DESCRIPTION OF THE TASK: Your answer should consist only of the lines below from the one with "for (const name" through the one with "in imported if", copied exactly.

DATASET EXTRACT:
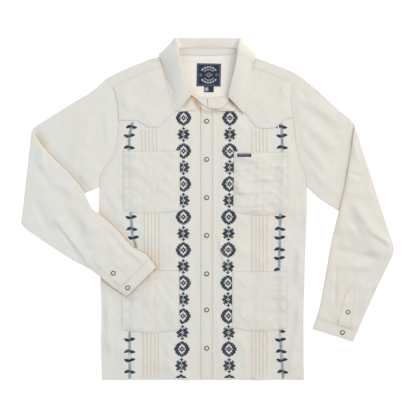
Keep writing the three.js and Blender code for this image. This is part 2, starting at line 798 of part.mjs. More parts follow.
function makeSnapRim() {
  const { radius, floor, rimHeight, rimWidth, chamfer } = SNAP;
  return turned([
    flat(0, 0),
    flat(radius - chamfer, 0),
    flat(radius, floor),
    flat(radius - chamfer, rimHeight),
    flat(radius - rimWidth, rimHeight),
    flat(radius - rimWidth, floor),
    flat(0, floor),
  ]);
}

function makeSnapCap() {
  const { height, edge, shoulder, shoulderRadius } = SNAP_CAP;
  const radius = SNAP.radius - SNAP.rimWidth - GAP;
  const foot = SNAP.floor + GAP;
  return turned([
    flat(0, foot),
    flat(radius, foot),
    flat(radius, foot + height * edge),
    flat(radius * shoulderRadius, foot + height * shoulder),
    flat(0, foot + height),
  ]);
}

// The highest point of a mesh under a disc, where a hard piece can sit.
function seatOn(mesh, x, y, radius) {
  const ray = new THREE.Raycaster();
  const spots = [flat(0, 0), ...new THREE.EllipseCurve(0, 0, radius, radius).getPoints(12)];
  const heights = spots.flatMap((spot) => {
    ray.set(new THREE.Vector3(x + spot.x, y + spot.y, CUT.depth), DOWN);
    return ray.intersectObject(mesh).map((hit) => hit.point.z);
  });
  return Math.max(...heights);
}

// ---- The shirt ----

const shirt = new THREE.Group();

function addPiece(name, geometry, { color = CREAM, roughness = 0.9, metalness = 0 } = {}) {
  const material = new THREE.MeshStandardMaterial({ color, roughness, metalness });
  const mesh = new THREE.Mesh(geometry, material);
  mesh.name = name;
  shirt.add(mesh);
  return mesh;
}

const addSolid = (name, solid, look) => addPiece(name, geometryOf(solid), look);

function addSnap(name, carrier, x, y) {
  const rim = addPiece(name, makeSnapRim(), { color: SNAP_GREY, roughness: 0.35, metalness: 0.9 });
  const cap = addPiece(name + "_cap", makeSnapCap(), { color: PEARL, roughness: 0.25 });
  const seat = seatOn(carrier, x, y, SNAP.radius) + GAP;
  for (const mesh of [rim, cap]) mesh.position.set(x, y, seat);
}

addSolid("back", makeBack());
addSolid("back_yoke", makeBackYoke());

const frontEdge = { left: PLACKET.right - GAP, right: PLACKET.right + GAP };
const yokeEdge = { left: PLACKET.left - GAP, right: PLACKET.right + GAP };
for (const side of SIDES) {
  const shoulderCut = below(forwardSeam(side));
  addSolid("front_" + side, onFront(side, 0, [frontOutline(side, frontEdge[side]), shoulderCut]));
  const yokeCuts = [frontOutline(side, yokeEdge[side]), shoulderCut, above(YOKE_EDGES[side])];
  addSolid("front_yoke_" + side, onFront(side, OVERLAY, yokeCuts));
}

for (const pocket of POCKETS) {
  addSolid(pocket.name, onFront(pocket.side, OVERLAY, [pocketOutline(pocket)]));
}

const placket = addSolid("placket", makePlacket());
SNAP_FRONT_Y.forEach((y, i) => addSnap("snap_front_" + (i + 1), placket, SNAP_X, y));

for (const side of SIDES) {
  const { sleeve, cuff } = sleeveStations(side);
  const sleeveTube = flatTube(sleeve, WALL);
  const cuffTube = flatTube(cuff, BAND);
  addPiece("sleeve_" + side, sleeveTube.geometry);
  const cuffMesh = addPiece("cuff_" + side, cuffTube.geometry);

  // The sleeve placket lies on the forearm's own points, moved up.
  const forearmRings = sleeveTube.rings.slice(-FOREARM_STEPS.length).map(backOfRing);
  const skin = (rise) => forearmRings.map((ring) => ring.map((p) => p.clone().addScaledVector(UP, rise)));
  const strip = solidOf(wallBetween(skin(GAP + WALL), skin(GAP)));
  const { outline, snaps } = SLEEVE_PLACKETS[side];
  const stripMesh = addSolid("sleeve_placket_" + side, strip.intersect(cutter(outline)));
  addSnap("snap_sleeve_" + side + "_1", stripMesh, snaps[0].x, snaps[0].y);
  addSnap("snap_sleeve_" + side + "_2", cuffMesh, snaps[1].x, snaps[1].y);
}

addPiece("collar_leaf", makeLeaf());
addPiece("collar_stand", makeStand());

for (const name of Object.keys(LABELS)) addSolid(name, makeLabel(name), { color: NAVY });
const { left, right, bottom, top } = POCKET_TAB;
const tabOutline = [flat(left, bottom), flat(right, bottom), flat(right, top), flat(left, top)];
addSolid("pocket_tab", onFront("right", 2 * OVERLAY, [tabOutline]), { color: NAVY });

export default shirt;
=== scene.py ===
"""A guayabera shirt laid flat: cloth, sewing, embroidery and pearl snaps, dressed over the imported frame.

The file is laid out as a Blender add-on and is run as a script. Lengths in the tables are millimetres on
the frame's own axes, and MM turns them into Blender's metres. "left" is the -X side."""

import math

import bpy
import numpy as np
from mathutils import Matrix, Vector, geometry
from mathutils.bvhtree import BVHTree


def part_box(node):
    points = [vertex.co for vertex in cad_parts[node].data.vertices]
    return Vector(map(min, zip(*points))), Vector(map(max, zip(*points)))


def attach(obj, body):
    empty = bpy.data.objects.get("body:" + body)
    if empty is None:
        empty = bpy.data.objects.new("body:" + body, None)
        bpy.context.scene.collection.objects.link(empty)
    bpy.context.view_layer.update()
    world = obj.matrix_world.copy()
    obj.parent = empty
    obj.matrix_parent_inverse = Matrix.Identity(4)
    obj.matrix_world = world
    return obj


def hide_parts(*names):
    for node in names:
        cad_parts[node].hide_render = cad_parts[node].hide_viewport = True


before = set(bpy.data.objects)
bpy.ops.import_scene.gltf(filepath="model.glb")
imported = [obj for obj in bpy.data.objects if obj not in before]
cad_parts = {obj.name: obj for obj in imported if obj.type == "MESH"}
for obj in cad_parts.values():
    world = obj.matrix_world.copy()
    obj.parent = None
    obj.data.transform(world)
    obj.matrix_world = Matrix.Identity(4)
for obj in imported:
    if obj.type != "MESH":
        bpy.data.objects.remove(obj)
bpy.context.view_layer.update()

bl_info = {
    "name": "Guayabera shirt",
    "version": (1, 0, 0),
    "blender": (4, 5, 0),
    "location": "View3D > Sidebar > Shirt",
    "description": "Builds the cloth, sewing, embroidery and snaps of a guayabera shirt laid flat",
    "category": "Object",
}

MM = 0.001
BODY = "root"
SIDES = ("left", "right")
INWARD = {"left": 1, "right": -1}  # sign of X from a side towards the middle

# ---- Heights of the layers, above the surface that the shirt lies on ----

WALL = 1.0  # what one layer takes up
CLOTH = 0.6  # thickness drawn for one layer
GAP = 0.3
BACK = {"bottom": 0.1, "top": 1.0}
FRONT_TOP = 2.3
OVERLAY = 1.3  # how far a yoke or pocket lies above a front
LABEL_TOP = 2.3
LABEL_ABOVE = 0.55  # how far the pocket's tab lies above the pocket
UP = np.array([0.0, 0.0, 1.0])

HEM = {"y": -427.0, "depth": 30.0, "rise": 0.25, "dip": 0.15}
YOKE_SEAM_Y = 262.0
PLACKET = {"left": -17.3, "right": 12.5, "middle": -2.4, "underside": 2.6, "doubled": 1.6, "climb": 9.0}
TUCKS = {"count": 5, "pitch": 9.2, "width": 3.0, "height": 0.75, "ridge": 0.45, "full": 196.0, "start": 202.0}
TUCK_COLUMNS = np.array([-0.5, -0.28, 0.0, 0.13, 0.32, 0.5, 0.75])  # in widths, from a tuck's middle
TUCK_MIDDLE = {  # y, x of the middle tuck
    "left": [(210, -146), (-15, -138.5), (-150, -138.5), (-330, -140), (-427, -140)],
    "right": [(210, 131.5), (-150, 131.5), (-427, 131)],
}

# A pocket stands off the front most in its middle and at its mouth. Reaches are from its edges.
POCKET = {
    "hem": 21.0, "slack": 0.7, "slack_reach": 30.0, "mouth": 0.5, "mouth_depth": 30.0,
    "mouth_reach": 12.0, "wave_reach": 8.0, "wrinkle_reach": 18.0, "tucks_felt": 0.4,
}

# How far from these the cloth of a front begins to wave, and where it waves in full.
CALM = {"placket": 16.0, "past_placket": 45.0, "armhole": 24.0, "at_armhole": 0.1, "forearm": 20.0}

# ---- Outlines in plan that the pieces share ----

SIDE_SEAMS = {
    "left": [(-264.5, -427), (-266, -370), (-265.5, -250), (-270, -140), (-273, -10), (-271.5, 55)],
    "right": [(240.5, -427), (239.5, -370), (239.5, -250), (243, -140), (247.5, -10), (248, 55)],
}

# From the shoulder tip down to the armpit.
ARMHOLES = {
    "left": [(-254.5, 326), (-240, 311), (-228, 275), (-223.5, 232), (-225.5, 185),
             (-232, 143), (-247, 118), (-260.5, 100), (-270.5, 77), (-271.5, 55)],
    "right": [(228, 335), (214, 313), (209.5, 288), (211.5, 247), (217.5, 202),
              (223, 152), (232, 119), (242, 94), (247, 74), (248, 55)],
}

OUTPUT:
for (const name of Object.keys(LABELS)) addSolid(name, makeLabel(name), { color: NAVY });
const { left, right, bottom, top } = POCKET_TAB;
const tabOutline = [flat(left, bottom), flat(right, bottom), flat(right, top), flat(left, top)];
addSolid("pocket_tab", onFront("right", 2 * OVERLAY, [tabOutline]), { color: NAVY });

export default shirt;
=== scene.py ===
"""A guayabera shirt laid flat: cloth, sewing, embroidery and pearl snaps, dressed over the imported frame.

The file is laid out as a Blender add-on and is run as a script. Lengths in the tables are millimetres on
the frame's own axes, and MM turns them into Blender's metres. "left" is the -X side."""

import math

import bpy
import numpy as np
from mathutils import Matrix, Vector, geometry
from mathutils.bvhtree import BVHTree


def part_box(node):
    points = [vertex.co for vertex in cad_parts[node].data.vertices]
    return Vector(map(min, zip(*points))), Vector(map(max, zip(*points)))


def attach(obj, body):
    empty = bpy.data.objects.get("body:" + body)
    if empty is None:
        empty = bpy.data.objects.new("body:" + body, None)
        bpy.context.scene.collection.objects.link(empty)
    bpy.context.view_layer.update()
    world = obj.matrix_world.copy()
    obj.parent = empty
    obj.matrix_parent_inverse = Matrix.Identity(4)
    obj.matrix_world = world
    return obj


def hide_parts(*names):
    for node in names:
        cad_parts[node].hide_render = cad_parts[node].hide_viewport = True


before = set(bpy.data.objects)
bpy.ops.import_scene.gltf(filepath="model.glb")
imported = [obj for obj in bpy.data.objects if obj not in before]
cad_parts = {obj.name: obj for obj in imported if obj.type == "MESH"}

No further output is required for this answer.